=== Data block ===
--- START ---
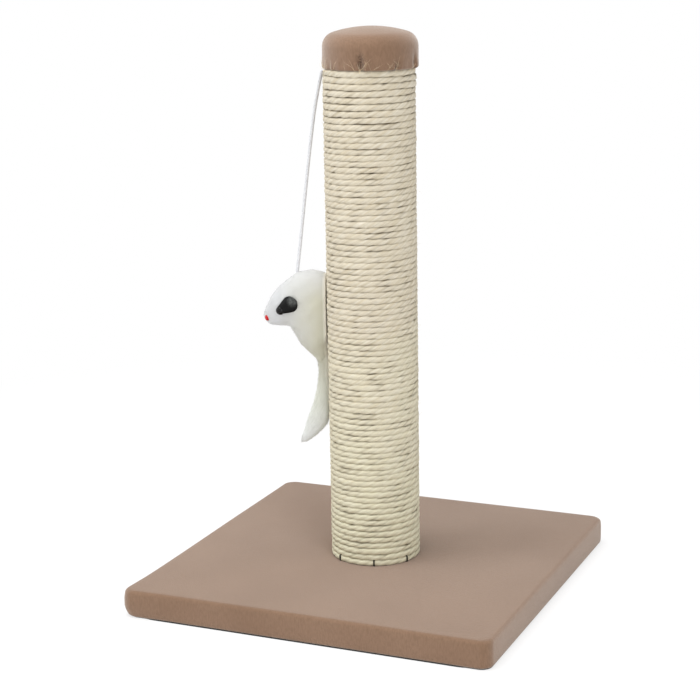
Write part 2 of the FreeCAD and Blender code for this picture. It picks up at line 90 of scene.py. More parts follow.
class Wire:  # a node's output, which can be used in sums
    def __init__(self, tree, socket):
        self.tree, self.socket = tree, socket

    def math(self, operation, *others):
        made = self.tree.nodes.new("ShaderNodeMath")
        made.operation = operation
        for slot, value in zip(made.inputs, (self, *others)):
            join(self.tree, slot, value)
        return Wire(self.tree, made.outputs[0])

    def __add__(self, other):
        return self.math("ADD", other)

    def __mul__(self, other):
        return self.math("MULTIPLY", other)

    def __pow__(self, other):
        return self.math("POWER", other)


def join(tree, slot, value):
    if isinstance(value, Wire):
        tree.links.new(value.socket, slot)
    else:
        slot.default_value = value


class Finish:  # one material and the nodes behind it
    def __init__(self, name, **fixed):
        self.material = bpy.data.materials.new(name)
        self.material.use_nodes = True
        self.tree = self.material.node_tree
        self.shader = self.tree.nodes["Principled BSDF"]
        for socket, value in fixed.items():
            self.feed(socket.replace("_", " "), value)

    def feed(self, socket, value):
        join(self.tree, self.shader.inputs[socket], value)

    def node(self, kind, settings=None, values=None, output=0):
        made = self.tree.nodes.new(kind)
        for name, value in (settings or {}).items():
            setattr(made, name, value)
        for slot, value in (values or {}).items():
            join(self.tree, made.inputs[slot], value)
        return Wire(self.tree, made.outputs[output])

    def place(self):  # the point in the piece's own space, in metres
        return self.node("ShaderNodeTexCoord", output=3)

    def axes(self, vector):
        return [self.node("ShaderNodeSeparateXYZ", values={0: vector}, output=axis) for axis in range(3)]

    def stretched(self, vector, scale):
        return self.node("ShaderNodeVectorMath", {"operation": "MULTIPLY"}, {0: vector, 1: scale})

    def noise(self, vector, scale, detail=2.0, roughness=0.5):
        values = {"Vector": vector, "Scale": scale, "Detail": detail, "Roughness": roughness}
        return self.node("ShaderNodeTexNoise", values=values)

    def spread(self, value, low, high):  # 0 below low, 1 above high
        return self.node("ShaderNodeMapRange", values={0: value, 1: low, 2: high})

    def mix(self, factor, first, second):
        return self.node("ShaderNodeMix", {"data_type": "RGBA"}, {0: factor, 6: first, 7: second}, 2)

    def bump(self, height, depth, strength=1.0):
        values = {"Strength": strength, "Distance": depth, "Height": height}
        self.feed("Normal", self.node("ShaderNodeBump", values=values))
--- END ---
=== Exercise aim ===
Print only the lines that run from the start of the listing to the line bearing "return Wire(self.tree, made.outputs[output])"; please keep the first line and that last one, exactly as they appear.

=== Solution below ===
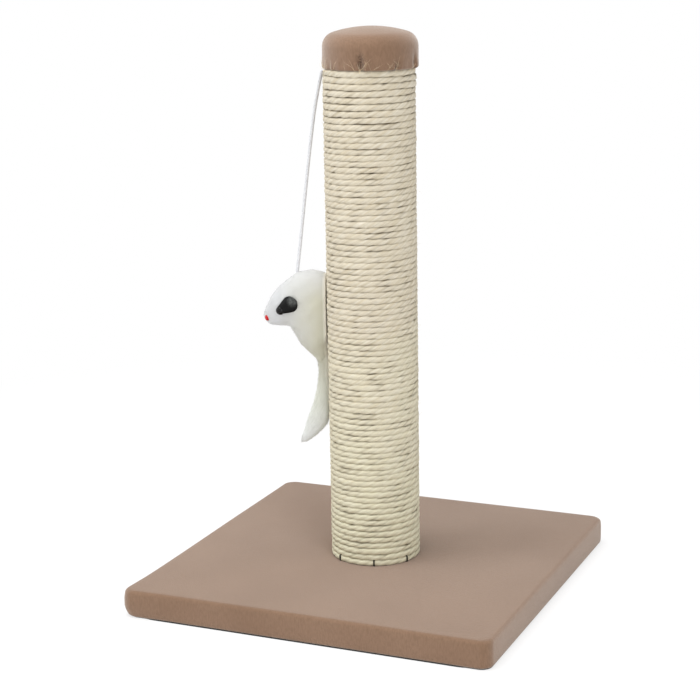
Write part 2 of the FreeCAD and Blender code for this picture. It picks up at line 90 of scene.py. More parts follow.
class Wire:  # a node's output, which can be used in sums
    def __init__(self, tree, socket):
        self.tree, self.socket = tree, socket

    def math(self, operation, *others):
        made = self.tree.nodes.new("ShaderNodeMath")
        made.operation = operation
        for slot, value in zip(made.inputs, (self, *others)):
            join(self.tree, slot, value)
        return Wire(self.tree, made.outputs[0])

    def __add__(self, other):
        return self.math("ADD", other)

    def __mul__(self, other):
        return self.math("MULTIPLY", other)

    def __pow__(self, other):
        return self.math("POWER", other)


def join(tree, slot, value):
    if isinstance(value, Wire):
        tree.links.new(value.socket, slot)
    else:
        slot.default_value = value


class Finish:  # one material and the nodes behind it
    def __init__(self, name, **fixed):
        self.material = bpy.data.materials.new(name)
        self.material.use_nodes = True
        self.tree = self.material.node_tree
        self.shader = self.tree.nodes["Principled BSDF"]
        for socket, value in fixed.items():
            self.feed(socket.replace("_", " "), value)

    def feed(self, socket, value):
        join(self.tree, self.shader.inputs[socket], value)

    def node(self, kind, settings=None, values=None, output=0):
        made = self.tree.nodes.new(kind)
        for name, value in (settings or {}).items():
            setattr(made, name, value)
        for slot, value in (values or {}).items():
            join(self.tree, made.inputs[slot], value)
        return Wire(self.tree, made.outputs[output])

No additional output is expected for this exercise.